Górnik Zabrze w meczu z Koroną Kielce był stroną przeważającą, ale wszystko zmieniła czerwona kartka, jaką po blisko godzinie gry obejrzał Maciej Mańka. Prawy obrońca śląskiej drużyny faulował przy tym Macieja Korzyma, który był blisko sytuacji sam na sam z Grzegorzem Kasprzikiem.
- Wyczułem, że pójdzie piłka na wolne pole, miałem przy sobie obrońcę i ruszyłem, a on złapał mnie za koszulkę. Wychodziłem na połowie boiska sam na sam, więc zamiast się siłować po prostu położyłem się i czerwień była ewidentna. Nie ma się co nad tym rozwodzić - ocenia Korzym.
Kielczanie mimo gry w przewadze przez ponad pół godziny nie zdołali zdobyć decydującej bramki, która pozwoliłaby im cieszyć się z pierwszej tej wiosny całej puli. - Graliśmy od 58. minuty w 11 na 10 i stworzyliśmy sobie z sześć dogodnych okazji, żeby wynik otworzyć. Niestety piłka nie wpadła do siatki i nie możemy być w pełni z tego występu zadowoleni - dodaje napastnik kieleckiej drużyny.

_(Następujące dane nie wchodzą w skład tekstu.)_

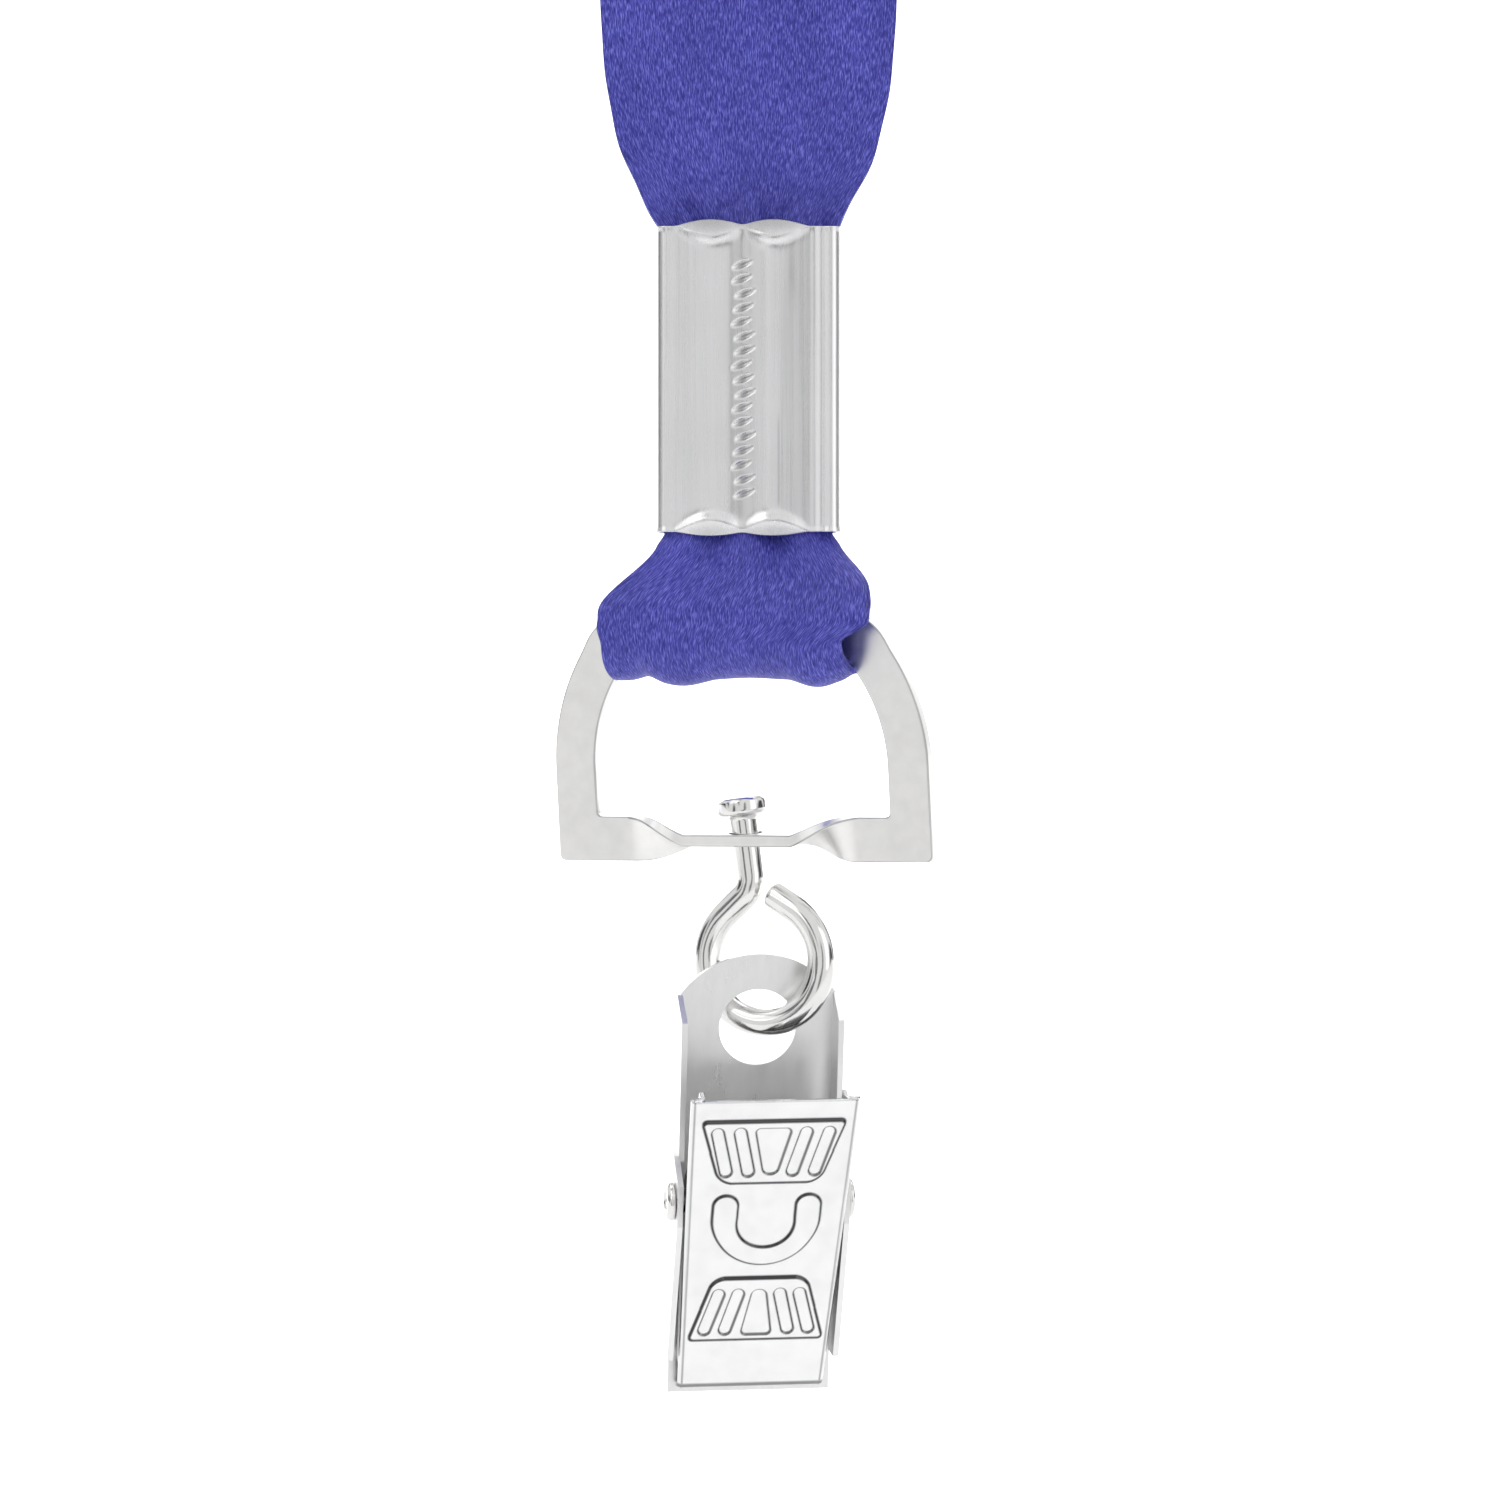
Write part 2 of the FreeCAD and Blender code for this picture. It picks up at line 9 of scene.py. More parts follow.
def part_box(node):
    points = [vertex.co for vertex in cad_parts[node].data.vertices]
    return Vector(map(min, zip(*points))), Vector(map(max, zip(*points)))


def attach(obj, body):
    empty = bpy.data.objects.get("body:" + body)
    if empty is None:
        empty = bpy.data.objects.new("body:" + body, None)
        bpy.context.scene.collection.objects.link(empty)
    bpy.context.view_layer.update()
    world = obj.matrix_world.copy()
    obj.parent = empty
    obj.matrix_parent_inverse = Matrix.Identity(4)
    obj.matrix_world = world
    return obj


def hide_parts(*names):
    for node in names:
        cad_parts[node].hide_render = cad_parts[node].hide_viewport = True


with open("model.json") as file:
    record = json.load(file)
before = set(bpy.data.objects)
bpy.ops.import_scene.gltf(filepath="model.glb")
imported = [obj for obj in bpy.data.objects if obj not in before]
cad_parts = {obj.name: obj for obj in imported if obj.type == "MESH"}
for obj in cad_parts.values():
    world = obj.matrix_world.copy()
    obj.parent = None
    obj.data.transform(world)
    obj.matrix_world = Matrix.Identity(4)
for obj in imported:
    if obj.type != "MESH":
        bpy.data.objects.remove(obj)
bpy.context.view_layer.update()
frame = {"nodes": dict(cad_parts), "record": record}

MM = 0.001
CAMERA_PLACE = (0.1, -600.0, -425.1)
LIGHT_AIM = (0, 0, -0.425)

# Rest pose of the tilted metal parts, in degrees
STIRRUP_YAW = -27.0
CLIP_YAW = 10.0
CLIP_PITCH = 13.0
CLIP_ROLL = -0.8
LEVER_ANGLE = 17.5

JOINTS = {joint["name"]: joint for joint in frame["record"]["behaviour"]["joints"]}
BAR = Vector(JOINTS["stirrup_swing"]["pos_m"]) / MM
PIVOT = Vector(JOINTS["jaw_open"]["pos_m"]) / MM
CRIMP_LOW, CRIMP_HIGH = [Vector(corner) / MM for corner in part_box("crimp_ferrule")]


# ---------------------------------------------------------------- camera and light


def make_camera():
    """Level with the stirrup, straight at the front, from about an arm's length."""
    data = bpy.data.cameras.new("camera")
    data.lens = 216.0
    data.sensor_width = 36.0
    data.clip_start = 0.01
    camera = bpy.data.objects.new("camera", data)
    camera.location = Vector(CAMERA_PLACE) * MM
    camera.rotation_euler = (math.radians(90), 0, 0)
    bpy.context.collection.objects.link(camera)
    bpy.context.scene.camera = camera


def area_light(name, place, size, power):
    """A soft rectangular light turned towards the clip end of the lanyard."""
    data = bpy.data.lights.new(name, "AREA")
    data.shape = "RECTANGLE"
    data.size, data.size_y = size
    data.energy = power
    light = bpy.data.objects.new(name, data)
    light.location = place
    aim = Vector(LIGHT_AIM) - Vector(place)
    light.rotation_euler = aim.to_track_quat("-Z", "Y").to_euler()
    bpy.context.collection.objects.link(light)


def make_backdrop():
    """One pale sheet: a level floor that sweeps up into a wall well behind the lanyard."""
    half_wide = 7.0
    front_edge = -0.30
    wall_top = 5.0
    level = -0.62
    bend = 1.2
    wall = 5.0
    profile = [(front_edge, level), (wall - bend, level)]
    steps = 24
    for step in range(1, steps + 1):
        angle = math.pi / 2 * step / steps
        profile.append((wall - bend + bend * math.sin(angle), level + bend * (1 - math.cos(angle))))
    profile.append((wall, wall_top))
    corners = []
    for y, z in profile:
        corners.append((-half_wide, y, z))
        corners.append((half_wide, y, z))
    faces = []
    for index in range(len(profile) - 1):
        low = 2 * index
        faces.append((low, low + 1, low + 3, low + 2))
    mesh = bpy.data.meshes.new("backdrop")
    mesh.from_pydata(corners, [], faces)
    backdrop = bpy.data.objects.new("backdrop", mesh)
    bpy.context.collection.objects.link(backdrop)
    material, tree, shader = new_material("backdrop_glow")
    shader.inputs["Base Color"].default_value = (0.95, 0.95, 0.95, 1)
    shader.inputs["Roughness"].default_value = 0.95
    shader.inputs["Specular IOR Level"].default_value = 0.05
    shader.inputs["Emission Color"].default_value = (1, 1, 1, 1)
    place = tree.nodes.new("ShaderNodeTexCoord").outputs["Object"]
    parts = tree.nodes.new("ShaderNodeSeparateXYZ")
    tree.links.new(place, parts.inputs["Vector"])
    # painted light: the sheet glows of itself, faint at its front and brighter towards the wall
    glow_towards_wall = tree.nodes.new("ShaderNodeMapRange")
    glow_towards_wall.inputs["From Min"].default_value = 0.15
    glow_towards_wall.inputs["From Max"].default_value = 1.60
    glow_towards_wall.inputs["To Min"].default_value = 0.10
    glow_towards_wall.inputs["To Max"].default_value = 0.85
    tree.links.new(parts.outputs["Y"], glow_towards_wall.inputs["Value"])
    tree.links.new(glow_towards_wall.outputs["Result"], shader.inputs["Emission Strength"])
    mesh.materials.append(material)
    for face in mesh.polygons:
        face.use_smooth = True


def make_room_light():
    """A pale room for reflections and soft light, with grey bands and a dark flag at each side."""
    world = bpy.data.worlds.new("studio")
    bpy.context.scene.world = world
    world.use_nodes = True
    nodes = world.node_tree.nodes
    links = world.node_tree.links
    nodes.clear()
    output = nodes.new("ShaderNodeOutputWorld")
    shade = nodes.new("ShaderNodeBackground")
    shade.inputs["Strength"].default_value = 0.97
    where = nodes.new("ShaderNodeTexCoord")
    bands = nodes.new("ShaderNodeTexNoise")
    bands.inputs["Scale"].default_value = 2.2
    bands.inputs["Detail"].default_value = 0.0
    stretch = nodes.new("ShaderNodeMapping")
    stretch.inputs["Scale"].default_value = (1.5, 1.5, 0.6)
    ramp = nodes.new("ShaderNodeValToRGB")
    ramp.color_ramp.elements[0].position = 0.37
    ramp.color_ramp.elements[0].color = (0.13, 0.13, 0.135, 1)
    ramp.color_ramp.elements[1].position = 0.46
    ramp.color_ramp.elements[1].color = (0.84, 0.84, 0.845, 1)
    links.new(where.outputs["Generated"], stretch.inputs["Vector"])
    links.new(stretch.outputs["Vector"], bands.inputs["Vector"])
    links.new(bands.outputs["Fac"], ramp.inputs["Fac"])
    parts = nodes.new("ShaderNodeSeparateXYZ")
    links.new(where.outputs["Generated"], parts.inputs["Vector"])
    sideways = nodes.new("ShaderNodeMath")
    sideways.operation = "ABSOLUTE"
    links.new(parts.outputs["X"], sideways.inputs[0])
    flags = nodes.new("ShaderNodeMapRange")
    flags.inputs["From Min"].default_value = 0.955
    flags.inputs["From Max"].default_value = 0.975
    links.new(sideways.outputs["Value"], flags.inputs["Value"])
    flagged = nodes.new("ShaderNodeMix")
    flagged.data_type = "RGBA"
    flagged.inputs["B"].default_value = (0.06, 0.06, 0.065, 1)
    links.new(flags.outputs["Result"], flagged.inputs["Factor"])
    links.new(ramp.outputs["Color"], flagged.inputs["A"])
    links.new(flagged.outputs["Result"], shade.inputs["Color"])
    links.new(shade.outputs["Background"], output.inputs["Surface"])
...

Przed pierwszym gwizdkiem meczu przy Roosevelta Korona celowała w trzy punkty. - Nikt z nas nie zakładał, że remis nas zadowoli, bo byłby to karygodny minimalizm. W tej lidze każdy z każdym może wygrać. Kiedy jedzie się na teren przeciwnika, któremu nie idzie specjalnie, to nie mierzy się w punkt, a całą pulę. My też myśleliśmy o zwycięstwie - przyznaje 25-latek.
Drużyna ze stolicy świętokrzyskiego nie zachwyciła na początku piłkarskiej wiosny. - Z Legią zagraliśmy dobry mecz, a nie zdobyliśmy nawet punktu. Potem ugraliśmy remis z Zagłębiem Lubin, który trzeba uszanować. Po meczu z Górnikiem dominuje niedosyt, bo jednak byliśmy bliżsi zwycięstwa i coś nam w tym meczu uciekło - kiwa głową piłkarz z Kielc.
Korona nie znajduje się jednak w żadnym dołku formy. - Potrzebujemy przełamania, takiej bramki, która da nam trzy punkty. Myślę, że gdy to zwycięstwo przyjdzie, to będzie dobrze - zapewnia gracz drużyny ze Ściegiennego.